Anybody else using this meter could give me a quick tutorial??


----------



## TEV (Nov 25, 2011)

I don't have one, but I just downloaded/read the manual 

You have 2 relays j1 & j2

AH1 - alarm hi for relay j1
AL1- alarm low for relay j1

Alarm/relay(J1,J2) operation AH1 & AH2 are the latched value, where AL1 & AL2 unlatched value 

2. Set AH1>AL1(AH2>AL2), when measured value ≥ AH1, the relay will latch; when AL1 ≥ measured value, relay unlatched. This is for ‘upper limited’ configuration. See Fig 1. 



Try this :

Set j1 to V

Set AH1 to 151 the j1 relay will turn ON when the battery voltage > 151V

Set AL1 to 149 or for what ever voltage value you want the j1 switched back to OFF


----------



## Duncan (Dec 8, 2008)

Thanks TEV

That is exactly what I want to do - the devil is in the details -
how do I set this thing to do that??


----------



## TEV (Nov 25, 2011)

Duncan said:


> Thanks TEV
> 
> That is exactly what I want to do - the devil is in the details -
> how do I set this thing to do that??


Step 1 

Download the manual

Step 2

Print the manual

Step 3 

Read the manual

Step 4

Keep reading the manual until you understand what each setting does

Step 5

Decide what parameters you need to set conform your application

Step 6

Using the "Settings" section of the manual, set the device with the parameters of your application.

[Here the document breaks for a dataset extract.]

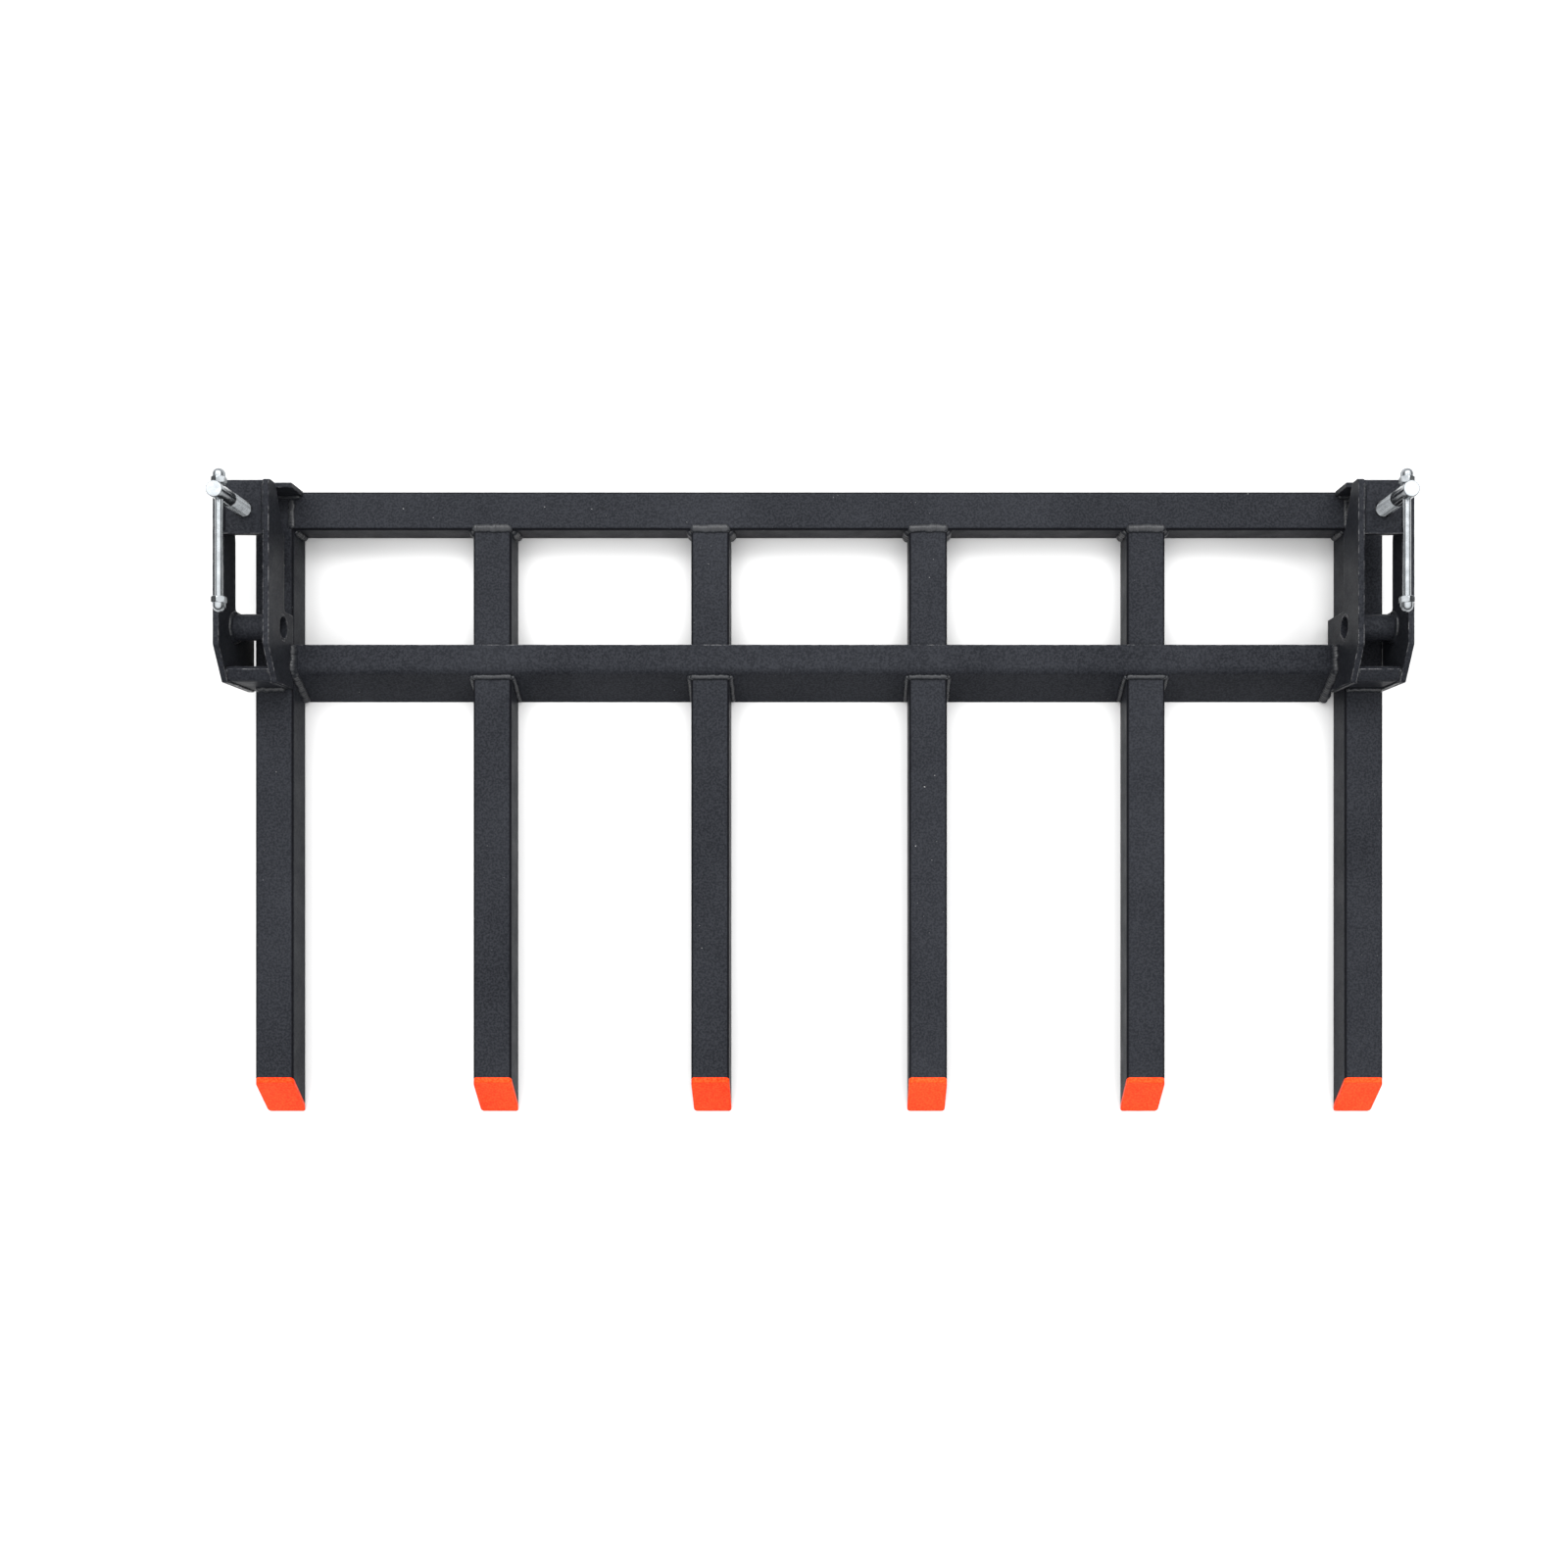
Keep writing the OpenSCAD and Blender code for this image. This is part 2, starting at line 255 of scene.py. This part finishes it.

If it's not working how you like, return to Step 4.

Good luck.

P.S. I am serious.


----------



## Duncan (Dec 8, 2008)

Hi TEV

Thanks - I have already done that
-I would not be asking for help if it was as easy as that!

In the words of Billy Connolly "Is there anybody else out there"


----------



## TEV (Nov 25, 2011)

I have to tell you is like asking how to drive a car  

You have to tell me what is your application 

Do you want to read volts, amps or both ?

Do you have an external shunt to measure hi amps ?

What are the range of the volts/ amps in your application ?


----------



## PStechPaul (May 1, 2012)

I was unable to find a users manual or any useful details about the JLD404. That is rather disconcerting, and would be a strong disincentive for me to buy one. But in my searches I found one or more links that might help:

http://electricporsche.rwaudio.com/2013/01/connecting-300v-and-modifying-the-jld404/

http://www.powerwerx.com/digital-meters/dc-inline-watt-meter-power-analyzer-powerpoles.html (similar product)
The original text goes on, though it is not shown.